***** Information supplied
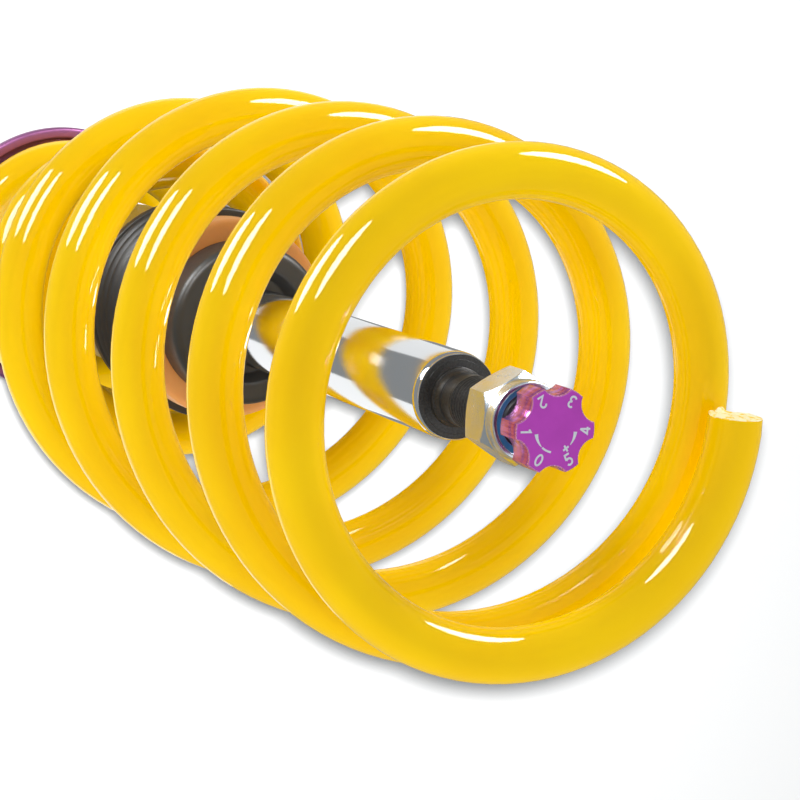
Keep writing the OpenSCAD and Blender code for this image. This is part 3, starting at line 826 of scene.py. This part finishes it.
def make_locknut():
    """The hexagon nut with its round collar, and the nylon insert in the collar."""
    low, high = NUT[0].z / MM, NUT[1].z / MM
    flats, phase, sides = 18, math.radians(87.8), 288
    bore, lip, recess, collar_base = 6, 7.5, 0.9, 4.5
    reach = flats / 2 / math.cos(math.pi / 6)

    def hexagon(a):
        """The hexagon's radius at an angle."""
        return flats / 2 / math.cos((a - phase + TAU) % (TAU / 6) - TAU / 12)

    side = fillet([
        (bore, low), (8.6, low, 0.3), (reach + 0.1, low + 1.1), (reach + 0.1, high - collar_base, 0.4),
        (8.75, high - 2.9, 0.5), (8.55, high - 1.2, 0.3), (8.7, high - 0.9, 0.2), (8.55, high, 0.45),
        (lip, high, 0.25), (lip, high - recess), (bore, high - recess),
    ], 8)
    fine = 0.18  # the outline's longest step where it runs over the hexagon, so that the bevels' edges show
    dense = []
    for p, q in zip(side, side[1:]):
        steps = max(1, int((q - p).length / fine)) if max(p.x, q.x) > flats / 2 - 0.3 else 1
        dense += [p.lerp(q, k / steps) for k in range(steps)]
    dense.append(side[-1])
    angles = [TAU * k / sides for k in range(sides)]
    rings = []
    for r, z in dense:
        radii = [min(r, hexagon(a)) for a in angles]
        rings.append([Vector((c * math.cos(a), c * math.sin(a), z)) * MM for a, c in zip(angles, radii)])
    mesh = skin("locknut", rings, closed=True, sharp_degrees=25)
    new_piece("locknut_shape", mesh, "rod", ZINC, ["locknut"])
    outline = fillet([(5.9, high - 3.8), (7.9, high - 3.8), (7.9, high - 0.95), (7.45, high - 0.9),
                      (7.4, high - 0.55, 0.2), (6.1, high - 0.7, 0.3)], 5)
    make_turned("nylon_insert", outline, "rod", NYLON, 96)


def make_ring_nut(name, radius):
    """A ring nut with spanner slots around its edge."""
    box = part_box(name)
    low, high, bore = box[0].z / MM, box[1].z / MM, radius_of(TUBE) / MM + 0.1
    slots, slot_w, slot_d, bevel, hollow = 8, 7, 3, 0.9, 0.02
    slot_steps, rim_steps = 4, 12
    half = math.asin(slot_w / 2 / radius)
    span = TAU / slots - 2 * half
    loop = []
    for i in range(slots):
        middle = TAU * i / slots
        for k in range(slot_steps + 1):
            y = slot_w * (k / slot_steps - 0.5)
            loop.append(turn_about(Vector((radius - slot_d - hollow * y * y, y)), middle))
        for k in range(rim_steps + 1):
            loop.append(turn_about(Vector((radius, 0)), middle + half + span * k / rim_steps))
    bore_loop = [p.normalized() * bore for p in loop]
    rows = [(bore_loop, low), (inset(loop, bevel), low), (loop, low + bevel), (loop, high - bevel),
            (inset(loop, bevel), high), (bore_loop, high)]
    rings = [[Vector((p.x, p.y, z)) * MM for p in row] for row, z in rows]
    mesh = skin(name, rings, closed=True, sharp_degrees=30)
    new_piece(name + "_shape", mesh, "collar", PERCH_PURPLE, [name])


def soften_cad_edges():
    """Rounds the sharp edges of the pressed and cast pieces that keep their CAD mesh."""
    widths = {
        "knuckle_bracket": 0.5, "hose_bracket": 0.3, "closing_nut": 0.2, "base_cap": 0.5,
        "wiper_ring": 0.15, "knob_screw": 0.08, "collar_screw": 0.15,
    }
    for name, width in widths.items():
        modifiers = frame["nodes"][name].modifiers
        modifiers.new("weld", "WELD").merge_threshold = 0.00001
        merge = modifiers.new("flat_faces", "DECIMATE")
        merge.decimate_type = "DISSOLVE"
        merge.angle_limit = math.radians(0.5)
        bevel = modifiers.new("rounded_edges", "BEVEL")
        bevel.width = width * MM
        bevel.segments = 2
        bevel.limit_method = "ANGLE"
        bevel.angle_limit = math.radians(40)
        modifiers.new("even_shading", "WEIGHTED_NORMAL").weight = 100


# ---------------------------------------------------------------- camera, light and floor

def aim(obj, eye, target, up):
    """Puts obj at eye, looking at target, with up at the top of its view."""
    back = (Vector(eye) - Vector(target)).normalized()
    right = Vector(up).cross(back).normalized()
    facing = Matrix((right, back.cross(right), back)).transposed()
    obj.matrix_world = Matrix.Translation(eye) @ facing.to_4x4()


def make_camera():
    """The camera stands above the knob and looks down the strut."""
    data = bpy.data.cameras.new("camera")
    data.lens = 134.8
    data.sensor_width = 36
    camera = bpy.data.objects.new("camera", data)
    bpy.context.scene.collection.objects.link(camera)
    eye, target, up = (-0.29684, 0.09469, 0.58279), (0.00562, -0.00712, -0.04023), (0.0119, 0.9877, -0.1556)
    aim(camera, eye, target, up)
    bpy.context.scene.camera = camera


def make_floor():
    """A wide sheet of pale paper just below the strut."""
    finish = Finish("floor_paper", (0.9, 0.9, 0.9), 0.9, Specular_IOR_Level=0.0)
    finish.link(finish.mix(finish.noise(3, 2), (0.88, 0.88, 0.88), (0.92, 0.92, 0.92)), "Base Color")
    size, z = 6, CAD_BOX[0].z - 0.001
    corners = [(-size, -size, z), (size, -size, z), (size, size, z), (-size, size, z)]
    mesh = bpy.data.meshes.new("floor")
    mesh.from_pydata(corners, [], [(0, 1, 2, 3)])
    mesh.materials.append(finish.material)
    floor = bpy.data.objects.new("floor", mesh)
    bpy.context.scene.collection.objects.link(floor)
    floor.visible_glossy = False  # the polished pieces show the dim studio, not the bright paper
    return floor


def area_light(name, place, target, width, height, radiance, shape="RECTANGLE"):
    """An area light of an even radiance at a place, facing a target."""
    data = bpy.data.lights.new(name, "AREA")
    data.shape = shape
    data.size, data.size_y = width, height
    area = width * height * (math.pi / 4 if shape == "ELLIPSE" else 1)
    data.energy = radiance * math.pi * area
    light = bpy.data.objects.new(name, data)
    light.visible_camera = False
    bpy.context.scene.collection.objects.link(light)
    aim(light, place, target, (0.1, 0.2, 1))
    return light


def lit_collection(name, objects, state):
    """A light-linking collection that takes in only the objects, or everything but the objects."""
    group = bpy.data.collections.new(name)
    for i, obj in enumerate(objects):
        group.objects.link(obj)
        group.collection_objects[i].light_linking.link_state = state
    return group


def floor_light(floor, radiance):
    """A small disc just above the camera that lights the floor only, so shadows stay close to the coils."""
    camera = bpy.context.scene.camera.matrix_world
    right, up, back = (camera.col[i].to_3d() for i in range(3))
    beside, above, width = 0.002, 0.004, 0.012
    place = camera.translation + right * beside + up * above
    reach = place.z - floor.bound_box[0][2]
    data = bpy.data.lights.new("floor_light", "AREA")
    data.shape, data.size = "DISK", width
    data.energy = radiance * (math.pi * reach) ** 2
    light = bpy.data.objects.new("floor_light", data)
    light.visible_camera = light.visible_glossy = False
    light.light_linking.receiver_collection = lit_collection("floor_only", [floor], "INCLUDE")
    bpy.context.scene.collection.objects.link(light)
    aim(light, place, place - back, up)


def make_light(floor, spring, tube):
    """A dim studio: softboxes, fills that show in no reflection, an overhead panel and white cards."""
    world = bpy.data.worlds.new("studio")
    world.use_nodes = True
    background = world.node_tree.nodes["Background"]
    background.inputs["Color"].default_value = (0.92, 0.97, 1, 1)
    background.inputs["Strength"].default_value = 0.3
    bpy.context.scene.world = world
    bpy.context.scene.view_settings.view_transform = "Standard"
    centre = Vector((0, 0, -0.1))
    strut_only = lit_collection("all_but_floor", [floor], "EXCLUDE")
    # softboxes: place, width, height, radiance for reflections, radiance for diffuse light
    boxes = [
        ((-0.42, 0.36, -0.28), 0.28, 0.28, 20, 5),
        ((-0.5, 0.61, 0.36), 0.44, 0.3, 26, 7.5),
        ((0.52, 0.58, 0.17), 0.44, 0.3, 26, 9.3),
    ]
    for i, (place, width, height, glossy, diffuse) in enumerate(boxes):
        for kind, radiance in (("glossy", glossy), ("diffuse", diffuse)):
            light = area_light(f"softbox_{i}_{kind}", place, centre, width, height, radiance, "ELLIPSE")
            light.visible_diffuse, light.visible_glossy = kind == "diffuse", kind == "glossy"
            light.light_linking.receiver_collection = strut_only
    # fills: direction from the strut, radiance
    fills = [
        ((-0.098, -0.959, 0.334), 1.8), ((0.537, -0.622, 0.587), 1.8), ((-0.726, -0.702, -0.013), 1.5),
        ((-0.988, -0.028, -0.251), 1.4), ((-0.432, 0.145, 0.89), 1.1), ((0.721, 0.569, -0.192), 3.4),
    ]
    fill_distance, fill_size = 1.3, 1
    for i, (direction, radiance) in enumerate(fills):
        place = centre + Vector(direction) * fill_distance
        light = area_light(f"fill_{i}", place, centre, fill_size, fill_size, radiance)
        light.visible_glossy = False
        light.light_linking.receiver_collection = strut_only
    overhead = area_light("overhead", (0.43, -0.145, 0.89), centre, 1, 1, 0.8)
    overhead.visible_diffuse = False
    overhead.light_linking.receiver_collection = lit_collection("metal_only", [floor, spring], "EXCLUDE")
    # white cards low beside the strut, which give the rod, the nut and the knob's side their bright bands
    card_z, card_w, card_h = -0.425, 0.3, 0.26
    cards = [(0.07, 0.19, 0.66), (-0.07, -0.19, 0.85)]  # x, y, radiance
    for i, (x, y, radiance) in enumerate(cards):
        card = area_light(f"card_{i}", (x, y, card_z), (x, y, 0), card_w, card_h, radiance)
        card.visible_diffuse = False
        card.light_linking.receiver_collection = lit_collection(f"card_{i}_on", [floor, tube], "EXCLUDE")
    floor_light(floor, 1.5)


# ---------------------------------------------------------------- build

dress_cad_nodes()
make_camera()
make_light(make_floor(), make_spring(), make_tube())
make_rod()
make_locknut()
make_knob()
make_bump_stop()
make_boot_ring()
make_boot()
make_perch()
make_ring_nut("adjuster_collar", 33)
make_ring_nut("lock_ring", 32)
soften_cad_edges()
**********
Do this |
Verbatim output is expected for the lines from the start of the data to the line in which "ring nut with" appears, both included.

Problem solution |
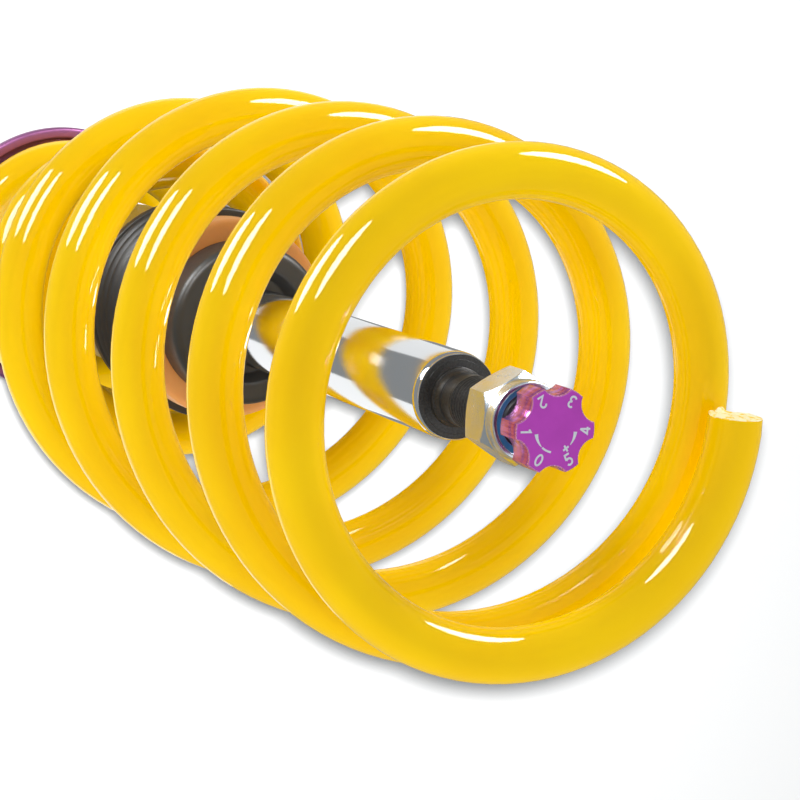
Keep writing the OpenSCAD and Blender code for this image. This is part 3, starting at line 826 of scene.py. This part finishes it.
def make_locknut():
    """The hexagon nut with its round collar, and the nylon insert in the collar."""
    low, high = NUT[0].z / MM, NUT[1].z / MM
    flats, phase, sides = 18, math.radians(87.8), 288
    bore, lip, recess, collar_base = 6, 7.5, 0.9, 4.5
    reach = flats / 2 / math.cos(math.pi / 6)

    def hexagon(a):
        """The hexagon's radius at an angle."""
        return flats / 2 / math.cos((a - phase + TAU) % (TAU / 6) - TAU / 12)

    side = fillet([
        (bore, low), (8.6, low, 0.3), (reach + 0.1, low + 1.1), (reach + 0.1, high - collar_base, 0.4),
        (8.75, high - 2.9, 0.5), (8.55, high - 1.2, 0.3), (8.7, high - 0.9, 0.2), (8.55, high, 0.45),
        (lip, high, 0.25), (lip, high - recess), (bore, high - recess),
    ], 8)
    fine = 0.18  # the outline's longest step where it runs over the hexagon, so that the bevels' edges show
    dense = []
    for p, q in zip(side, side[1:]):
        steps = max(1, int((q - p).length / fine)) if max(p.x, q.x) > flats / 2 - 0.3 else 1
        dense += [p.lerp(q, k / steps) for k in range(steps)]
    dense.append(side[-1])
    angles = [TAU * k / sides for k in range(sides)]
    rings = []
    for r, z in dense:
        radii = [min(r, hexagon(a)) for a in angles]
        rings.append([Vector((c * math.cos(a), c * math.sin(a), z)) * MM for a, c in zip(angles, radii)])
    mesh = skin("locknut", rings, closed=True, sharp_degrees=25)
    new_piece("locknut_shape", mesh, "rod", ZINC, ["locknut"])
    outline = fillet([(5.9, high - 3.8), (7.9, high - 3.8), (7.9, high - 0.95), (7.45, high - 0.9),
                      (7.4, high - 0.55, 0.2), (6.1, high - 0.7, 0.3)], 5)
    make_turned("nylon_insert", outline, "rod", NYLON, 96)


def make_ring_nut(name, radius):
    """A ring nut with spanner slots around its edge."""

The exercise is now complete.